Last week, Action News Jax reported that the company was abolishing certain safety rules, such as the use of the brake stick and the “three-step rule,” safeguards that had been in place for decades and that most railroads still have.

CSX employees have reached out to us anonymously and told us they are working in increasingly unsafe conditions.

Alisa Wilkes is an attorney who has represented many CSX employees when they’ve been hurt on the job.

“There are going to be injuries,” Wilkes said. “Some people may not be getting the proper equipment at all, and that’s a concern.”

Wilkes said morale among CSX railroad employees is low.

“It’s hard to get up and go to work in the morning when you know that it’s another dime out of your pocket that you’re going to have to spend,” Wilkes said.

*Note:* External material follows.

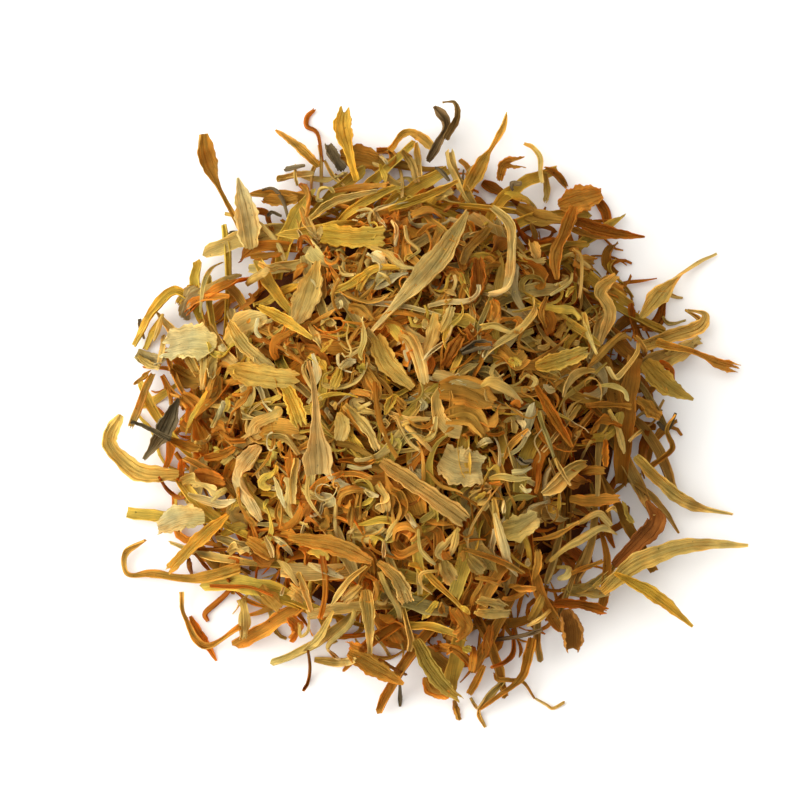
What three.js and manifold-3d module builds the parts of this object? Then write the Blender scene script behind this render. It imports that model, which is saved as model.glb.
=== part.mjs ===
// A heap of loose dried marigold petals, about 90 mm across, lying on a flat surface.
// Millimetres, +Z up, origin on the surface under the middle of the heap.
//
// The heap is one solid: a low core, and petals rooted in it that lie over each other in
// three layers. The petals that can be told apart, on top and round the rim, are solids
// of their own. Each is lowered onto what already lies there and rests a hair above it.

import * as THREE from "three";
import Module from "manifold-3d";

const wasm = await Module();
wasm.setup();

// Driving dimensions of the heap, mm
const HEAP_HEIGHT = 24.5; // the bed that the petals lie on, over the middle
const HEAP_SPREAD = 34; // radius where the bed is down to 37% of its height
const HEAP_SHOULDER = 3.1; // how square the bed's shoulder is: 2 is a bell
const CORE_DEPTH = 3; // the core's top lies this far under the bed
const CORE_RADIUS = 38;
const CORE_LUMP = 0.9; // bumps on the core, up and down
const CORE_RIM_HEIGHT = 1; // the core's edge is lifted off the surface
const FOOT_RADIUS = 24; // the flat spot that the heap rests on

// The rooted petals
const ROOTED = 138;
const MIDDLE_RADIUS = 42.5; // the furthest petal's middle is this far out
const EVENNESS = 0.46; // 0.5 spreads the petals evenly, less gives the rim more of them
const ROOT_RADIUS = 36.5; // every root is nearer than this, inside the core
const LAYERS = 3;
const LAYER_LIFT = 1.45; // between one layer and the next
const HEAP_EDGE = 51; // radius where the layers have run down onto the bed
const THINNING = 13; // they start to run down this far inside the edge
const ROOT_SINK = 5.5; // a root starts this far under its layer
const TRIES = 9; // directions that a petal tries before it takes the clearest
const TURN = Math.PI * (3 - Math.sqrt(5)); // the golden angle

// Every petal
const THICKNESS = 0.6;
const ROOTED_STEPS = 4; // lengths that a petal's mesh is cut into
const LOOSE_STEPS = 5;
const FLOOR_CLEARANCE = 0.1;

// Lowering a loose petal
const GAP = 0.3; // what it keeps to everything near it
const DROP_FROM = 9; // mm over the bed
const MOST_DIP = 9; // how far its outer end may tip down
const COARSE_STEP = 0.5;
const FINE_STEP = 0.05;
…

A CSX spokesperson told us in a statement that the change was being made now to underscore the importance of shared responsibility between CSX and its employees.

The spokesperson also said that the company continues to supply hard hats, safety vests and eye protection for its employees.

The company is under scrutiny for other operating changes since CEO Hunter Harrison took over.

As CSX has cut jobs, it has consolidated trains to make them longer.

People in all parts of Jacksonville have called us to say that the trains, which are sometimes more than 2 miles long, are blocking them from leaving or getting to their homes for hours.

Officers with the Jacksonville Sheriff's Office have even begun citing the company for these delays.

Similar issues have affected shippers and customers.

The Surface Transportation Board in Washington, D.C., told the railway to fix service issues.

The letter sent directly to Harrison mentions slow transit times, delays and even empty rail cars that sit in yards for days.